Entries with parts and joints
>> Start

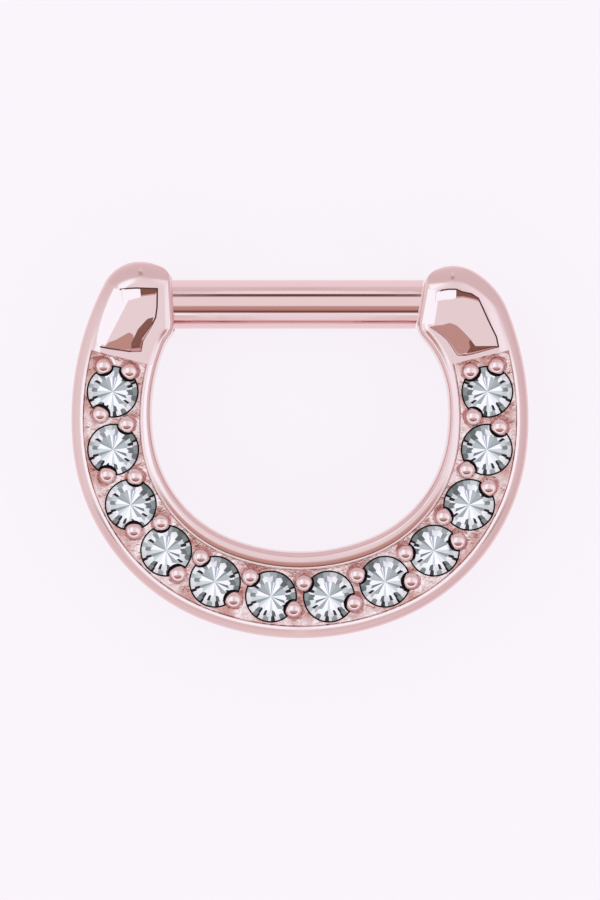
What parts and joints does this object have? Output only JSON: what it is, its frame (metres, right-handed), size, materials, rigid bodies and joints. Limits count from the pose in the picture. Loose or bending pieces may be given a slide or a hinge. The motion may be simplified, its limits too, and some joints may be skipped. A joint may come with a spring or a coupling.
{
  "type": "clicker ring",
  "caption": "Rose metal body jewellery ring, D-shaped, with a row of round clear stones across its front and a straight hinged bar that drops into a catch.",
  "frame": {"origin": "centre of the frame's box in plan, on the flat back that the ring lies on", "axes": "+X along the closed bar, from the hinge to the catch; +Y from the curve of the frame to the bar; +Z out of the front, where the stones are"},
  "size_m": [0.0112, 0.0092, 0.0023],
  "materials": {
    "rose_metal": "polished surgical steel with a rose gold coating",
    "clear_stone": "clear cubic zirconia, round brilliant cut"
  },
  "bodies": {
    "frame": {"frame": "rose_metal", "hinge_pin": "rose_metal", "stone_01": "clear_stone", "stone_02": "clear_stone", "stone_03": "clear_stone", "stone_04": "clear_stone", "stone_05": "clear_stone", "stone_06": "clear_stone", "stone_07": "clear_stone", "stone_08": "clear_stone", "stone_09": "clear_stone", "stone_10": "clear_stone", "stone_11": "clear_stone", "stone_12": "clear_stone"},
    "bar": {"bar": "rose_metal"}
  },
  "joints": [
    {"name": "bar_hinge", "type": "hinge", "parent": "frame", "child": "bar", "pos_m": [-0.00382, 0.00357, 0.0011], "axis": [0, 0, 1], "range_deg": [0, 90]}
  ]
}
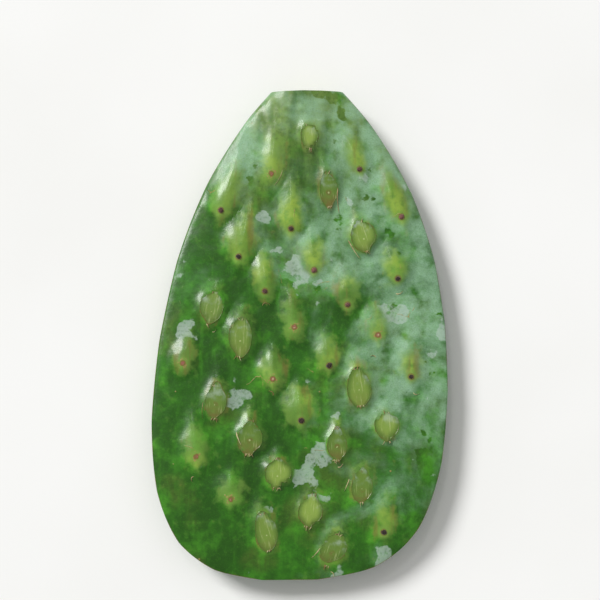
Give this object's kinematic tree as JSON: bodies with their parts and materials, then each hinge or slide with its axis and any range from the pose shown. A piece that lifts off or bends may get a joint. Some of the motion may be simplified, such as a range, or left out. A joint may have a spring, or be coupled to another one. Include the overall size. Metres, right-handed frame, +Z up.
{
  "type": "prickly pear cactus pad",
  "caption": "Whole peeled pad of an edible prickly pear cactus: a broad flat green oval narrowing to a cut base, with shaved areoles, lying flat.",
  "frame": {"origin": "centre of the pad's footprint, at the height of the surface that it lies on", "axes": "+Y along the pad from its broad apex to the narrow cut base, +X across its width, +Z up out of its upper flat side"},
  "size_m": [0.1494, 0.2492, 0.0218],
  "materials": {
    "skin": "satin"
  },
  "bodies": {
    "root": {"pad": "skin"}
  },
  "joints": []
}
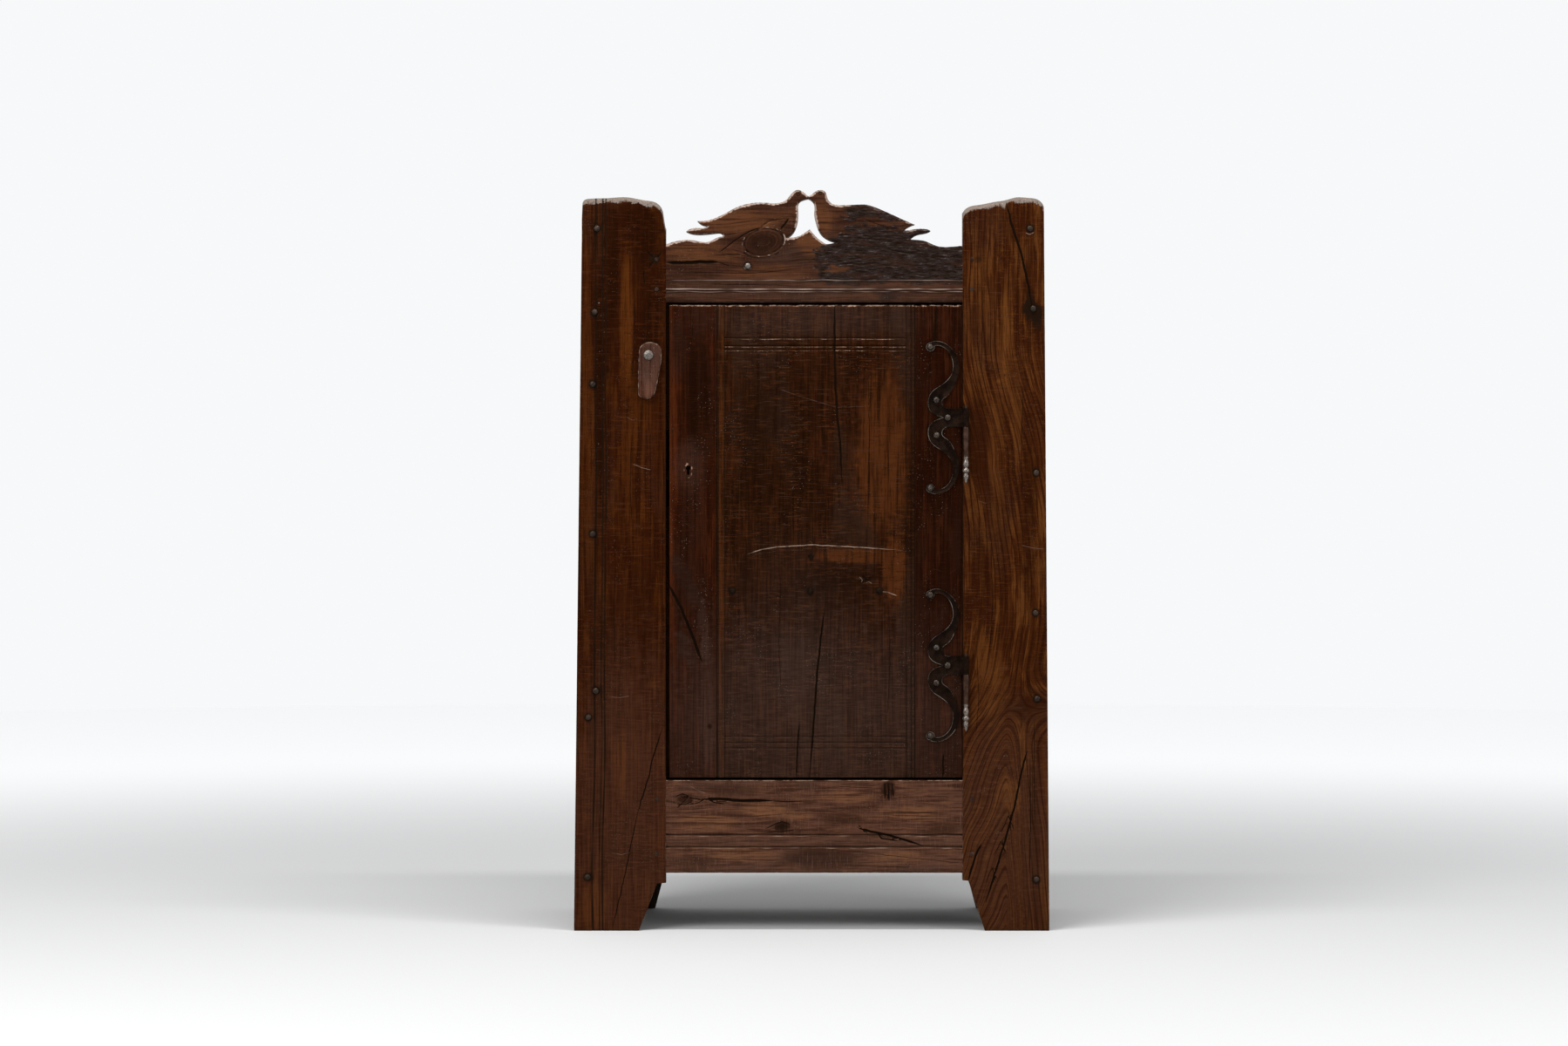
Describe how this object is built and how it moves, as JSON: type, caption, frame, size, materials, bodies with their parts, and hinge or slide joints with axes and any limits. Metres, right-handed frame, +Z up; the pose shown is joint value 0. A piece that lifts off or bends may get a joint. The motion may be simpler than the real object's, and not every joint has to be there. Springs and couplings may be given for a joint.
{
  "type": "boarded cupboard",
  "caption": "Free-standing boarded cupboard with a hinged door, shelves, a wooden turn button, a rim lock and a crest cut as facing doves.",
  "frame": {"origin": "on the floor, under the middle of the whole box, ironwork and nail heads included", "axes": "+X to the right seen from the front, +Y from the front to the back, +Z up"},
  "size_m": [0.9276, 0.4742, 1.4455],
  "materials": {
    "stile_wood": "dark waxed old hardwood, worn pale along its edges",
    "rail_wood": "dark waxed old hardwood with scratched mouldings",
    "door_wood": "dark waxed old hardwood",
    "case_wood": "dark waxed old hardwood, drier than the front",
    "inner_wood": "unwaxed old hardwood",
    "button_wood": "waxed hardwood, paler than the stile",
    "hinge_iron": "forged iron, dark, with edges rubbed bright",
    "lock_iron": "forged iron, dark and dull",
    "nail_iron": "forged iron, heads rubbed bright"
  },
  "bodies": {
    "carcass": {"back_board_1": "case_wood", "back_board_2": "case_wood", "back_board_3": "case_wood", "back_nails": "nail_iron", "bottom_rail": "rail_wood", "button_nail": "nail_iron", "crest_nail": "nail_iron", "crest_rail": "rail_wood", "door_stops": "inner_wood", "floor_back_board": "inner_wood", "floor_cleats": "inner_wood", "floor_front_board": "inner_wood", "frame_pegs": "stile_wood", "inner_nails": "nail_iron", "keeper_nails": "lock_iron", "left_back_stile": "case_wood", "left_front_stile": "stile_wood", "left_side_back_board": "case_wood", "left_side_front_board": "case_wood", "left_side_nails": "nail_iron", "lock_keeper": "lock_iron", "lower_pintle": "hinge_iron", "lower_shelf": "inner_wood", "lower_shelf_cleats": "inner_wood", "right_back_stile": "case_wood", "right_front_stile": "stile_wood", "right_side_back_board": "case_wood", "right_side_front_board": "case_wood", "right_side_nails": "nail_iron", "stile_nails": "nail_iron", "top_back_board": "case_wood", "top_cleats": "inner_wood", "top_front_board": "case_wood", "upper_pintle": "hinge_iron", "upper_shelf": "inner_wood", "upper_shelf_cleats": "inner_wood"},
    "door": {"door_bottom_batten": "inner_wood", "door_centre_board": "door_wood", "door_face_nails": "nail_iron", "door_left_board": "door_wood", "door_middle_batten": "inner_wood", "door_right_board": "door_wood", "door_top_batten": "inner_wood", "batten_nails": "nail_iron", "hinge_nails": "nail_iron", "upper_hinge_strap": "hinge_iron", "lower_hinge_strap": "hinge_iron", "lock_plate": "lock_iron", "lock_case": "lock_iron", "lock_nails": "lock_iron"},
    "turn_button": {"turn_button": "button_wood"},
    "lock_bolt": {"lock_bolt": "lock_iron"}
  },
  "joints": [
    {"name": "door_hinge", "type": "hinge", "parent": "carcass", "child": "door", "pos_m": [0.3007, -0.2239, 0.76], "axis": [0, 0, 1], "range_deg": [0, 170]},
    {"name": "button_turn", "type": "hinge", "parent": "carcass", "child": "turn_button", "pos_m": [-0.3177, -0.2248, 1.1224], "axis": [0, -1, 0], "continuous": true},
    {"name": "lock_bolt_slide", "type": "slide", "parent": "door", "child": "lock_bolt", "axis": [-1, 0, 0], "range_m": [0, 0.02]}
  ]
}
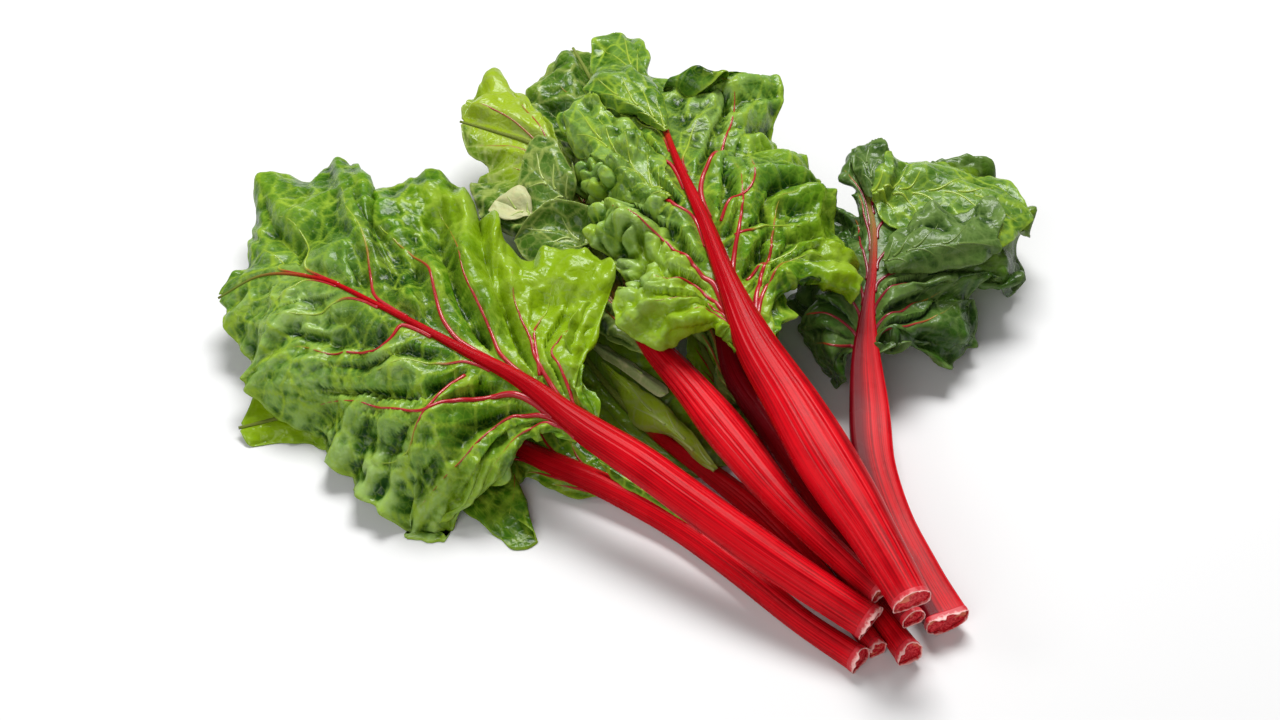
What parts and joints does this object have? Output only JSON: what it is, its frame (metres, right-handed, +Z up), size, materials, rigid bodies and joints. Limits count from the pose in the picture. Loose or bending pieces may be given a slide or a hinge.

>> End

_STATED PROBLEM_. Reproduce all of the material above word for word.

_SOLUTION BELOW_.
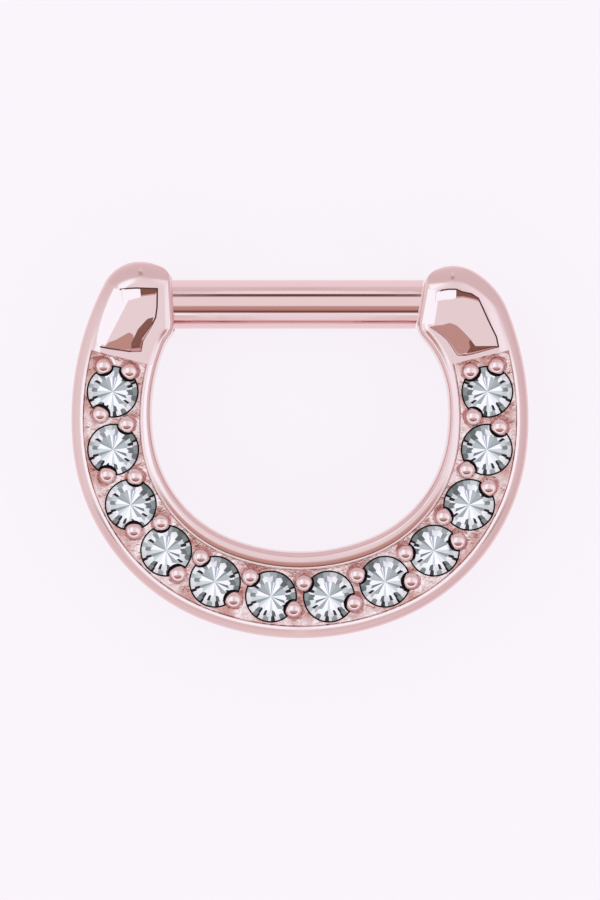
What parts and joints does this object have? Output only JSON: what it is, its frame (metres, right-handed), size, materials, rigid bodies and joints. Limits count from the pose in the picture. Loose or bending pieces may be given a slide or a hinge. The motion may be simplified, its limits too, and some joints may be skipped. A joint may come with a spring or a coupling.
{
  "type": "clicker ring",
  "caption": "Rose metal body jewellery ring, D-shaped, with a row of round clear stones across its front and a straight hinged bar that drops into a catch.",
  "frame": {"origin": "centre of the frame's box in plan, on the flat back that the ring lies on", "axes": "+X along the closed bar, from the hinge to the catch; +Y from the curve of the frame to the bar; +Z out of the front, where the stones are"},
  "size_m": [0.0112, 0.0092, 0.0023],
  "materials": {
    "rose_metal": "polished surgical steel with a rose gold coating",
    "clear_stone": "clear cubic zirconia, round brilliant cut"
  },
  "bodies": {
    "frame": {"frame": "rose_metal", "hinge_pin": "rose_metal", "stone_01": "clear_stone", "stone_02": "clear_stone", "stone_03": "clear_stone", "stone_04": "clear_stone", "stone_05": "clear_stone", "stone_06": "clear_stone", "stone_07": "clear_stone", "stone_08": "clear_stone", "stone_09": "clear_stone", "stone_10": "clear_stone", "stone_11": "clear_stone", "stone_12": "clear_stone"},
    "bar": {"bar": "rose_metal"}
  },
  "joints": [
    {"name": "bar_hinge", "type": "hinge", "parent": "frame", "child": "bar", "pos_m": [-0.00382, 0.00357, 0.0011], "axis": [0, 0, 1], "range_deg": [0, 90]}
  ]
}
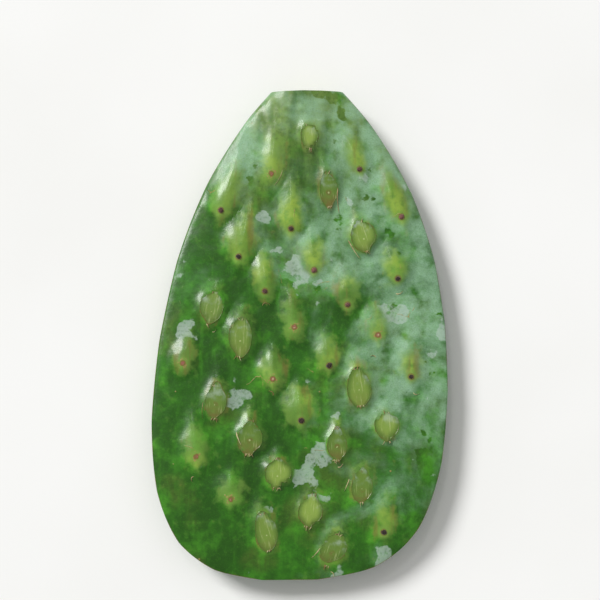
Give this object's kinematic tree as JSON: bodies with their parts and materials, then each hinge or slide with its axis and any range from the pose shown. A piece that lifts off or bends may get a joint. Some of the motion may be simplified, such as a range, or left out. A joint may have a spring, or be coupled to another one. Include the overall size. Metres, right-handed frame, +Z up.
{
  "type": "prickly pear cactus pad",
  "caption": "Whole peeled pad of an edible prickly pear cactus: a broad flat green oval narrowing to a cut base, with shaved areoles, lying flat.",
  "frame": {"origin": "centre of the pad's footprint, at the height of the surface that it lies on", "axes": "+Y along the pad from its broad apex to the narrow cut base, +X across its width, +Z up out of its upper flat side"},
  "size_m": [0.1494, 0.2492, 0.0218],
  "materials": {
    "skin": "satin"
  },
  "bodies": {
    "root": {"pad": "skin"}
  },
  "joints": []
}
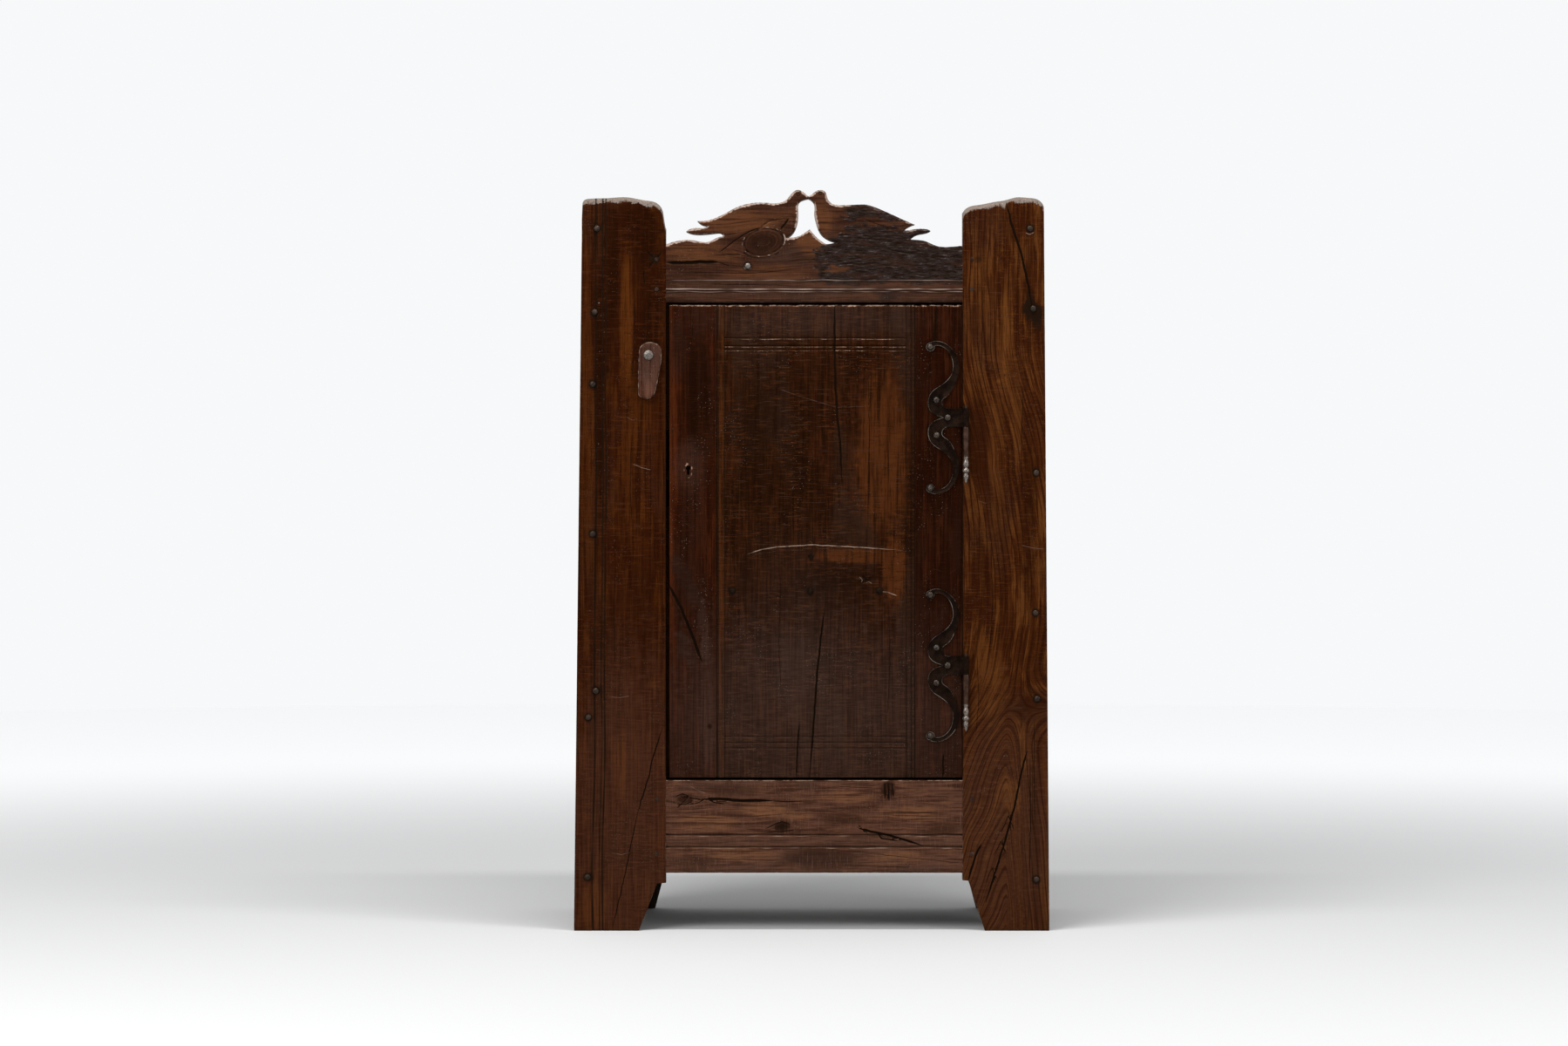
Describe how this object is built and how it moves, as JSON: type, caption, frame, size, materials, bodies with their parts, and hinge or slide joints with axes and any limits. Metres, right-handed frame, +Z up; the pose shown is joint value 0. A piece that lifts off or bends may get a joint. The motion may be simpler than the real object's, and not every joint has to be there. Springs and couplings may be given for a joint.
{
  "type": "boarded cupboard",
  "caption": "Free-standing boarded cupboard with a hinged door, shelves, a wooden turn button, a rim lock and a crest cut as facing doves.",
  "frame": {"origin": "on the floor, under the middle of the whole box, ironwork and nail heads included", "axes": "+X to the right seen from the front, +Y from the front to the back, +Z up"},
  "size_m": [0.9276, 0.4742, 1.4455],
  "materials": {
    "stile_wood": "dark waxed old hardwood, worn pale along its edges",
    "rail_wood": "dark waxed old hardwood with scratched mouldings",
    "door_wood": "dark waxed old hardwood",
    "case_wood": "dark waxed old hardwood, drier than the front",
    "inner_wood": "unwaxed old hardwood",
    "button_wood": "waxed hardwood, paler than the stile",
    "hinge_iron": "forged iron, dark, with edges rubbed bright",
    "lock_iron": "forged iron, dark and dull",
    "nail_iron": "forged iron, heads rubbed bright"
  },
  "bodies": {
    "carcass": {"back_board_1": "case_wood", "back_board_2": "case_wood", "back_board_3": "case_wood", "back_nails": "nail_iron", "bottom_rail": "rail_wood", "button_nail": "nail_iron", "crest_nail": "nail_iron", "crest_rail": "rail_wood", "door_stops": "inner_wood", "floor_back_board": "inner_wood", "floor_cleats": "inner_wood", "floor_front_board": "inner_wood", "frame_pegs": "stile_wood", "inner_nails": "nail_iron", "keeper_nails": "lock_iron", "left_back_stile": "case_wood", "left_front_stile": "stile_wood", "left_side_back_board": "case_wood", "left_side_front_board": "case_wood", "left_side_nails": "nail_iron", "lock_keeper": "lock_iron", "lower_pintle": "hinge_iron", "lower_shelf": "inner_wood", "lower_shelf_cleats": "inner_wood", "right_back_stile": "case_wood", "right_front_stile": "stile_wood", "right_side_back_board": "case_wood", "right_side_front_board": "case_wood", "right_side_nails": "nail_iron", "stile_nails": "nail_iron", "top_back_board": "case_wood", "top_cleats": "inner_wood", "top_front_board": "case_wood", "upper_pintle": "hinge_iron", "upper_shelf": "inner_wood", "upper_shelf_cleats": "inner_wood"},
    "door": {"door_bottom_batten": "inner_wood", "door_centre_board": "door_wood", "door_face_nails": "nail_iron", "door_left_board": "door_wood", "door_middle_batten": "inner_wood", "door_right_board": "door_wood", "door_top_batten": "inner_wood", "batten_nails": "nail_iron", "hinge_nails": "nail_iron", "upper_hinge_strap": "hinge_iron", "lower_hinge_strap": "hinge_iron", "lock_plate": "lock_iron", "lock_case": "lock_iron", "lock_nails": "lock_iron"},
    "turn_button": {"turn_button": "button_wood"},
    "lock_bolt": {"lock_bolt": "lock_iron"}
  },
  "joints": [
    {"name": "door_hinge", "type": "hinge", "parent": "carcass", "child": "door", "pos_m": [0.3007, -0.2239, 0.76], "axis": [0, 0, 1], "range_deg": [0, 170]},
    {"name": "button_turn", "type": "hinge", "parent": "carcass", "child": "turn_button", "pos_m": [-0.3177, -0.2248, 1.1224], "axis": [0, -1, 0], "continuous": true},
    {"name": "lock_bolt_slide", "type": "slide", "parent": "door", "child": "lock_bolt", "axis": [-1, 0, 0], "range_m": [0, 0.02]}
  ]
}
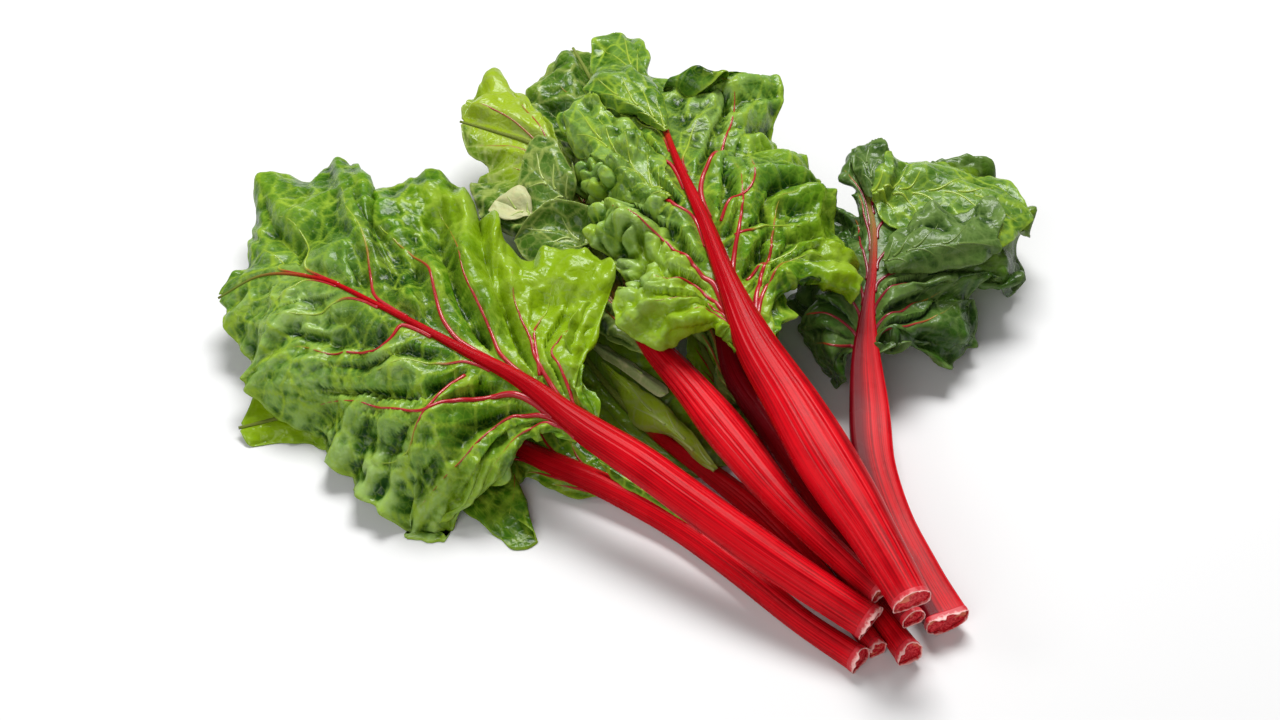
What parts and joints does this object have? Output only JSON: what it is, its frame (metres, right-handed, +Z up), size, materials, rigid bodies and joints. Limits count from the pose in the picture. Loose or bending pieces may be given a slide or a hinge.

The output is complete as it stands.